5. Don’t Change Jobs, Employers, or Income Sources

Lenders want to see job and income stability. Even switching jobs within the same field or getting a new job with higher pay can complicate things if it’s right before closing. If a change is unavoidable, talk to your lender immediately about how to document everything.

6. Don’t Make Large or Unexplained Deposits

Depositing a big chunk of cash into your account—especially without clear documentation—can cause delays. All sizable deposits must be “sourced,” meaning your lender needs to know exactly where it came from (think: tax refund, payroll, sale of a car, etc.). Cash gifts or private paybacks are tricky; always talk to your lender before you deposit.

7. Don’t Co-Sign Loans for Anyone Else

It might seem harmless to help a friend or family member, but co-signing means you’re on the hook for that payment—and the liability counts against your debt-to-income ratio, potentially lowering the amount you can borrow.

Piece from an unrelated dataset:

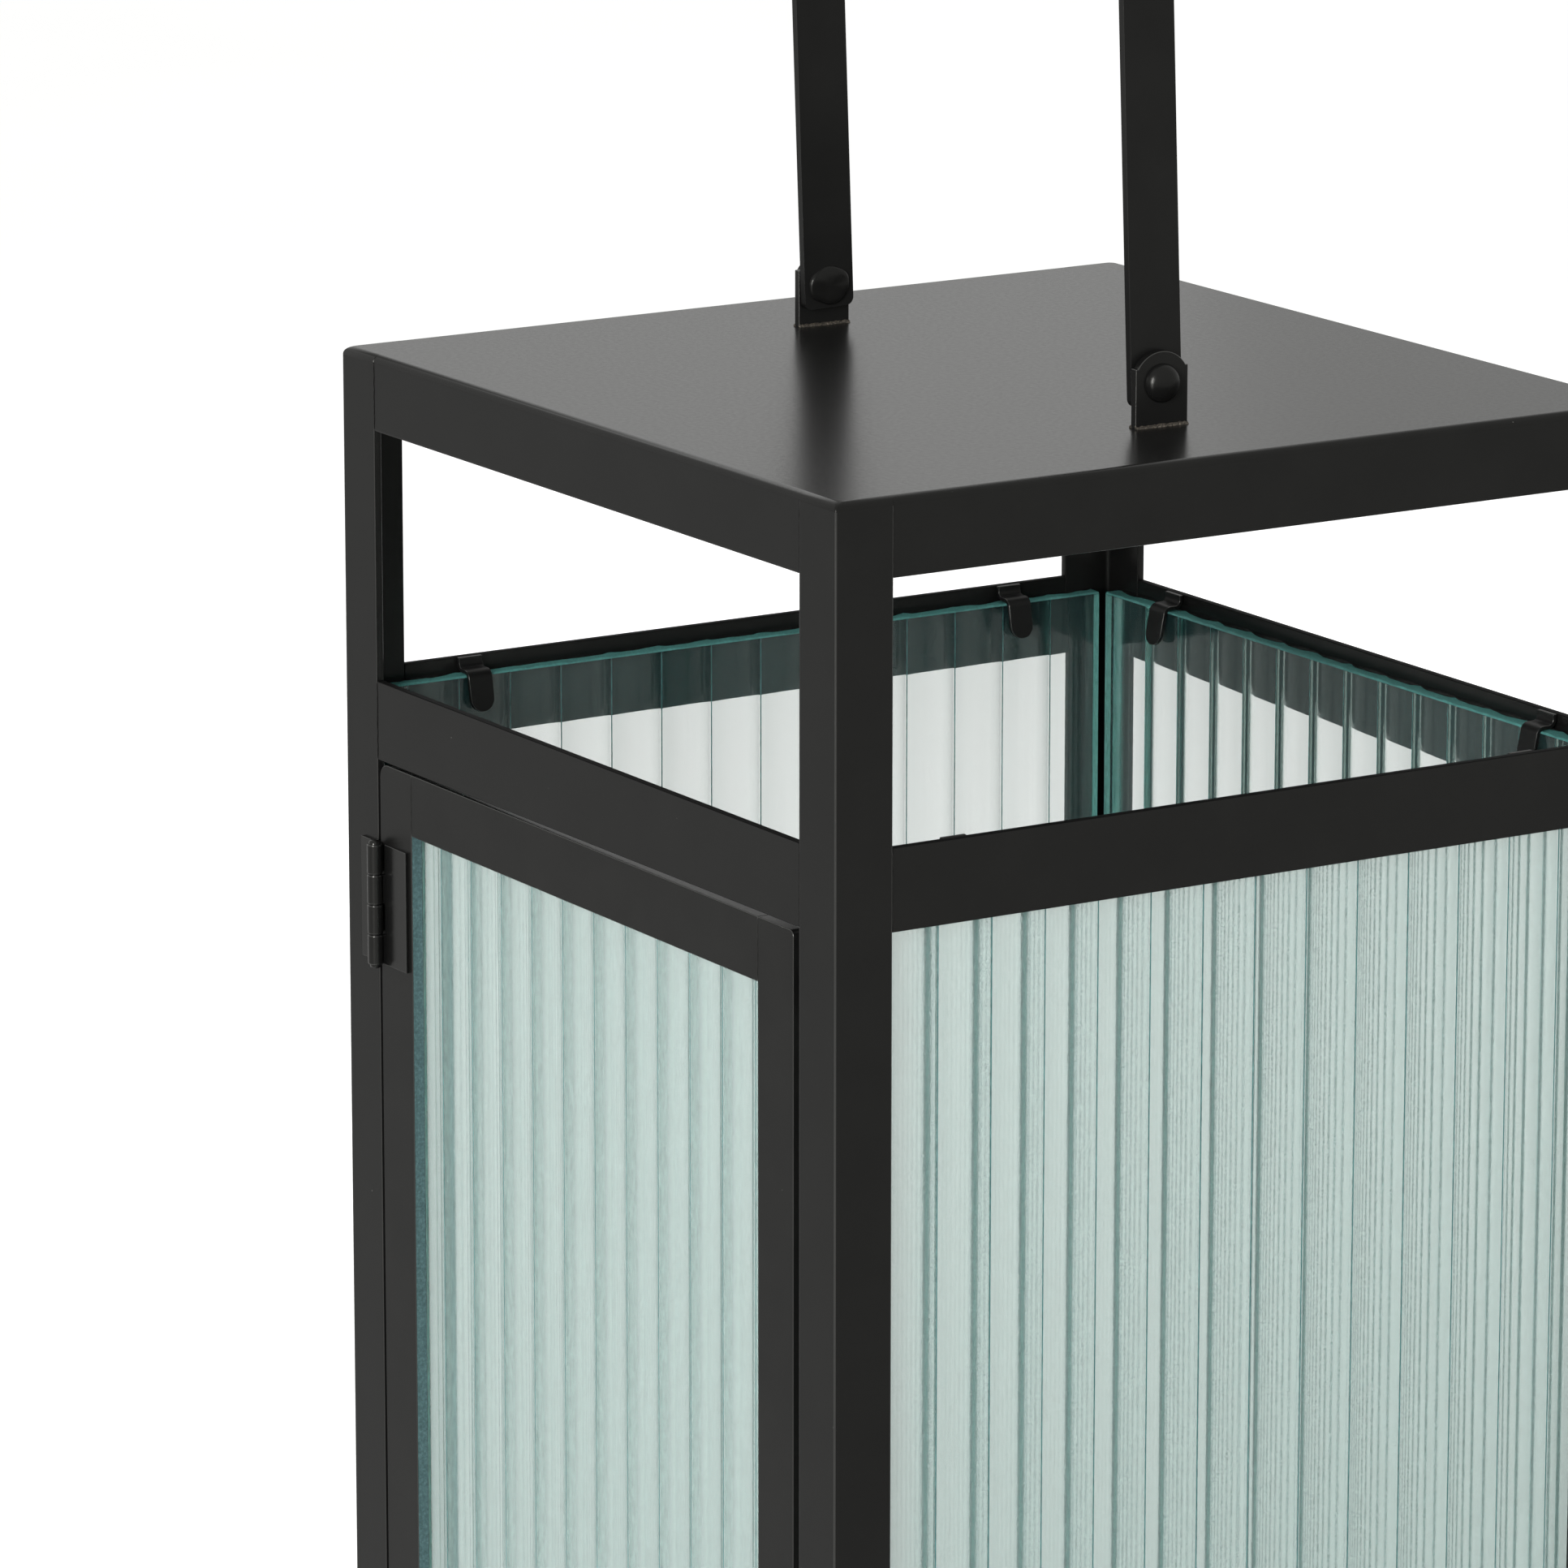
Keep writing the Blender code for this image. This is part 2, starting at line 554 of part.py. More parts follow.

8. Don’t Ignore Lender Requests

During underwriting, your lender might ask for updated bank statements, pay stubs, letters of explanation, or other documentation. Don’t delay—quick responses keep your closing on track and prevent last-minute surprises.

9. Don’t Switch Banks or Move Money Around Unnecessarily

Stability and transparency are key. Changing banks or moving large sums between accounts sets off red flags and creates extra work in documenting your finances.

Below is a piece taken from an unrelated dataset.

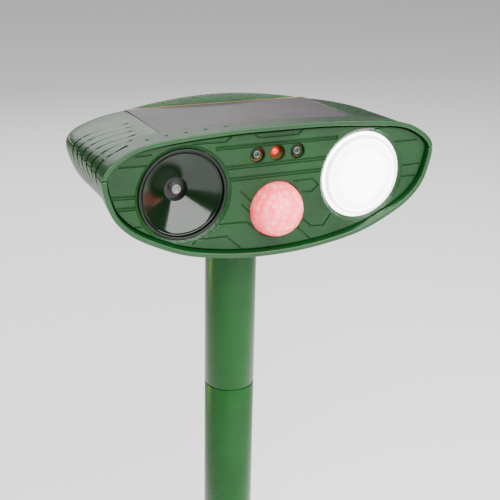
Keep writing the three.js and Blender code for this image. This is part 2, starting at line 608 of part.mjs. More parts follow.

10. Don’t Assume You’re “In the Clear” Until the Keys Are in Your Hand

Lenders will do a final check of your credit, employment, and finances right before closing. Even innocent missteps can cause unexpected headaches—so keep everything status quo until you’ve officially closed and have your keys.

I know the home stretch can be exciting, but a little extra caution now can save you heartache later. When in doubt, reach out to me or your lender before making any significant move. My job is to help you every step of the way and make sure your closing is as smooth as possible!

Buying a home is huge, but it doesn’t have to be overwhelming. Choosing your loan is a big step—one that makes homeownership possible and enjoyable.